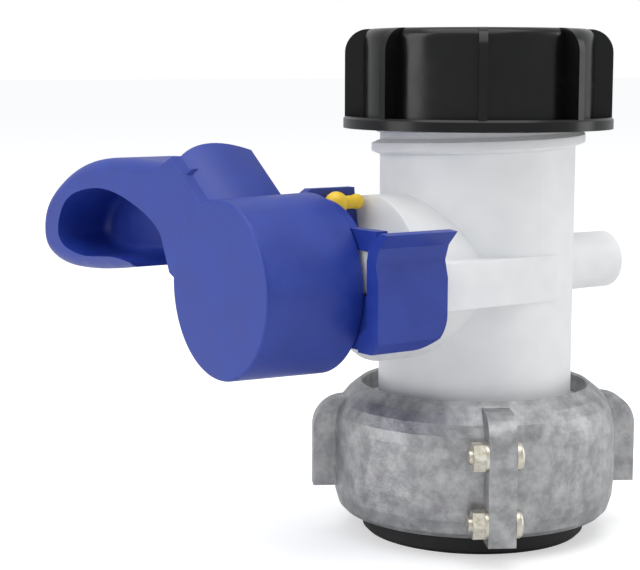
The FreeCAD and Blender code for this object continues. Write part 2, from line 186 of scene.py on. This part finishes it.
middle = Vector((0, 0, 0.08))
level_right = Vector((math.cos(heading), math.sin(heading), 0))
level_near = Vector((math.sin(heading), -math.cos(heading), 0))


def lamp(name, right, near, up, wide, high, power):
    """A rectangle of light, placed from the middle of the valve and aimed at it."""
    light = bpy.data.lights.new(name, "AREA")
    light.shape = "RECTANGLE"
    light.size = wide
    light.size_y = high
    light.energy = power
    stand = bpy.data.objects.new(name, light)
    bpy.context.scene.collection.objects.link(stand)
    arm = right * level_right + near * level_near + Vector((0, 0, up))
    stand.location = middle + arm
    stand.rotation_euler = (-arm).to_track_quat("-Z", "Y").to_euler()


lamp("lamp_overhead", right=-0.1, near=0.2, up=1.2, wide=1.3, high=1.3, power=9)
lamp("lamp_left", right=-1.1, near=0.35, up=0.35, wide=0.5, high=1.2, power=5)
lamp("lamp_right", right=1.1, near=-0.1, up=0.3, wide=0.4, high=1.2, power=3)


# Valve body
# One moulding in white polyethylene: flow tube, stem boss, side rails and
# back stub. The plastic is faintly cloudy and has the soft sheen of a mould.
# The disc, the stem bush and the liner of the cap have the same finish.
hdpe = Finish("white_polyethylene")
cloud = hdpe.noise(size=0.018, detail=2.0)
grain = hdpe.noise(size=0.00035, detail=2.0)
paint(
    hdpe.surface(
        Base_Color=hdpe.mix(cloud.ease(0.3, 0.7), (0.82, 0.83, 0.84), (0.90, 0.90, 0.90)),
        Roughness=cloud.ease(0.2, 0.8, start=0.36, end=0.48),
        Subsurface_Weight=0.35,
        Subsurface_Radius=(0.004, 0.0038, 0.0036),
        Subsurface_Scale=1.0,
        Normal=hdpe.bump(grain, depth=0.00002, strength=0.5)),
    "valve_body", "valve_disc", "stem_bush", "cap_liner")

# Outlet thread
# The coarse thread moulded on the mouth of the tube, under the dust cap. Its
# last turn shows below the cap's skirt.
tube_radius = 27.2 * MM
crest_radius = 30.0 * MM
thread_pitch = 6.0 * MM
thread_start = 107.9 * MM
thread_turns = 3.4
thread_start_angle = math.radians(200)
ridge_foot = 4.6 * MM
ridge_tip = 2.2 * MM
crest_relief = 0.1 * MM
root_sink = 0.4 * MM


def helix(name, root, crest, pitch, low, turns, foot, tip, fade=0.12, steps=96):
    """A ridge of straight flanks wound round the tube axis.

    It fades out over fade turns at both ends and has steps sections to a turn.
    """
    points = []
    faces = []
    corners = 4
    count = int(turns * steps) + 1
    for step in range(count):
        share = step / (count - 1)
        angle = share * turns * math.tau
        height = low + share * turns * pitch
        rise = min(1.0, share * turns / fade, (1 - share) * turns / fade)
        peak = root + (crest - root) * rise
        section = (
            (root - root_sink, -foot / 2),
            (peak, -tip / 2),
            (peak, tip / 2),
            (root - root_sink, foot / 2))
        for radius, lift in section:
            points.append((radius * math.cos(angle), radius * math.sin(angle), height + lift))
    for step in range(count - 1):
        base = step * corners
        above = base + corners
        for corner in range(corners):
            after = (corner + 1) % corners
            faces.append((base + corner, above + corner, above + after, base + after))
    last = (count - 1) * corners
    faces.append(tuple(range(corners)))
    faces.append(tuple(reversed(range(last, last + corners))))
    mesh = bpy.data.meshes.new(name)
    mesh.from_pydata(points, [], faces)
    mesh.update()
    piece = bpy.data.objects.new(name, mesh)
    bpy.context.scene.collection.objects.link(piece)
    return piece


thread = helix("outlet_thread", tube_radius, crest_radius - crest_relief, thread_pitch,
               thread_start, thread_turns, ridge_foot, ridge_tip)
thread.rotation_euler.z = thread_start_angle
thread.data.materials.append(hdpe.material)
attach(thread, "body")

# Rubber seals
# Black rubber: the rim of the disc, the two rings on the stem and the flat
# seal below the coupling nut.
rubber = Finish("black_rubber")
dust = rubber.noise(size=0.004, detail=3.0)
paint(
    rubber.surface(
        Base_Color=rubber.mix(
            dust.ease(0.35, 0.75), (0.010, 0.010, 0.011), (0.022, 0.022, 0.023)),
        Roughness=dust.ease(0.2, 0.8, start=0.55, end=0.75),
        Normal=rubber.bump(rubber.noise(size=0.0006), depth=0.00004, strength=0.6)),
    "disc_seal", "stem_o_rings", "inlet_seal")

# Handle and locking collar
# Two mouldings in royal blue polypropylene with a fine spark-eroded grain.
# The handle's hub covers the stem's head; the collar is clipped to the body.
blue = Finish("blue_polypropylene")
speck = blue.noise(size=0.00028, detail=2.0, roughness=0.6)
scuff = blue.noise(size=0.009, detail=4.0, roughness=0.6)
paint(
    blue.surface(
        Base_Color=blue.mix(scuff.ease(0.3, 0.8), (0.012, 0.036, 0.29), (0.019, 0.050, 0.35)),
        Roughness=scuff.ease(0.25, 0.8, start=0.36, end=0.50),
        Normal=blue.bump(speck, depth=0.00004, strength=0.6)),
    "handle", "lock_collar")

# Tamper seal
# A small split tag in yellow plastic, pushed through the collar's tab.
yellow = Finish("yellow_plastic")
tint = yellow.noise(size=0.002, detail=2.0)
paint(
    yellow.surface(
        Base_Color=yellow.mix(tint, (0.86, 0.52, 0.02), (0.95, 0.68, 0.05)),
        Roughness=tint.ease(0.2, 0.8, start=0.3, end=0.42),
        Normal=yellow.bump(yellow.noise(size=0.0004), depth=0.00003, strength=0.5)),
    "seal_pin")

# Dust cap
# A glossy black screw cap with upright grip ribs and a flange at its foot.
gloss = Finish("black_gloss_plastic")
flow = gloss.noise(size=0.010, detail=3.0)
paint(
    gloss.surface(
        Base_Color=gloss.mix(flow, (0.002, 0.002, 0.0022), (0.004, 0.004, 0.0045)),
        Roughness=flow.ease(0.2, 0.8, start=0.18, end=0.30),
        Specular_IOR_Level=0.35,
        Normal=gloss.bump(gloss.noise(size=0.0016, detail=2.0), depth=0.00002, strength=0.5)),
    "dust_cap")

# Coupling nut
# Two halves die-cast in aluminium alloy and tumbled: a mottled grey skin with
# fine relief and small pits.
cast = Finish("cast_aluminium")
mottle = cast.noise(size=0.005, detail=5.0, roughness=0.65)
skin = cast.noise(size=0.0009, detail=4.0, roughness=0.7)
pits = cast.cells(size=0.0035)
paint(
    cast.surface(
        Base_Color=cast.mix(mottle.ease(0.3, 0.75), (0.30, 0.30, 0.31), (0.56, 0.56, 0.56)),
        Metallic=0.9,
        Roughness=mottle.ease(0.2, 0.8, start=0.34, end=0.52),
        Normal=cast.bump(
            skin, depth=0.00018, strength=0.8,
            under=cast.bump(pits.ease(0.0, 0.35), depth=0.00010, strength=0.5))),
    "nut_half_front", "nut_half_rear")

# Stem and circlip
# Turned stainless steel, hidden inside the boss except for the drive that
# carries the disc across the bore.
steel = Finish("stainless_steel")
turning = steel.noise(size=0.0004, detail=2.0, stretch=(0.05, 1, 0.05))
paint(
    steel.surface(
        Base_Color=steel.mix(turning, (0.52, 0.52, 0.53), (0.62, 0.62, 0.63)),
        Metallic=1.0,
        Roughness=turning.ease(0.2, 0.8, start=0.22, end=0.38),
        Normal=steel.bump(turning, depth=0.00002, strength=0.4)),
    "stem", "stem_circlip")

# Seam bolts, washers and nuts
# Small zinc-plated screws that clamp the two halves of the coupling nut, with
# the faint yellow of a passivated plating.
zinc = Finish("zinc_plate")
bloom = zinc.noise(size=0.0015, detail=3.0)
seams = ("near", "far")
fasteners = ("bolts", "washers", "nuts")
paint(
    zinc.surface(
        Base_Color=zinc.mix(bloom.ease(0.3, 0.7), (0.62, 0.57, 0.44), (0.78, 0.76, 0.70)),
        Metallic=1.0,
        Roughness=bloom.ease(0.2, 0.8, start=0.24, end=0.42),
        Normal=zinc.bump(zinc.noise(size=0.0003), depth=0.00003, strength=0.5)),
    *[f"{seam}_seam_{kind}" for seam in seams for kind in fasteners])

* **Challenge**
Return only the lines from the beginning of the material up to and including the line with "level_near = Vector((math.sin(heading), -math.cos(heading), 0))", exactly as written.

* **Expected answer**
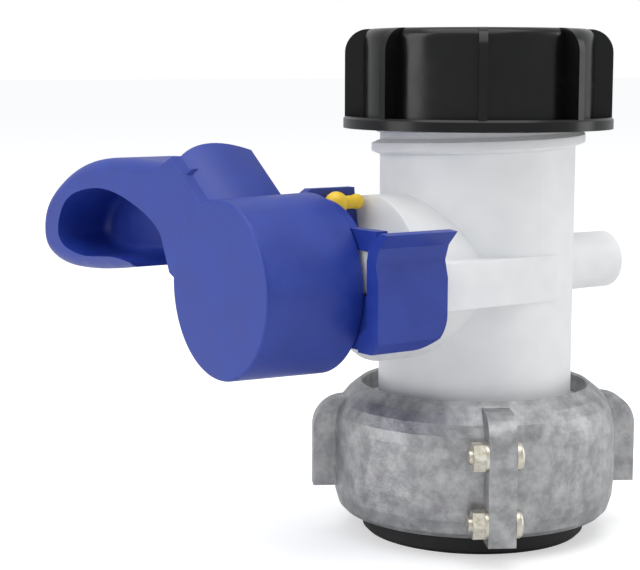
The FreeCAD and Blender code for this object continues. Write part 2, from line 186 of scene.py on. This part finishes it.
middle = Vector((0, 0, 0.08))
level_right = Vector((math.cos(heading), math.sin(heading), 0))
level_near = Vector((math.sin(heading), -math.cos(heading), 0))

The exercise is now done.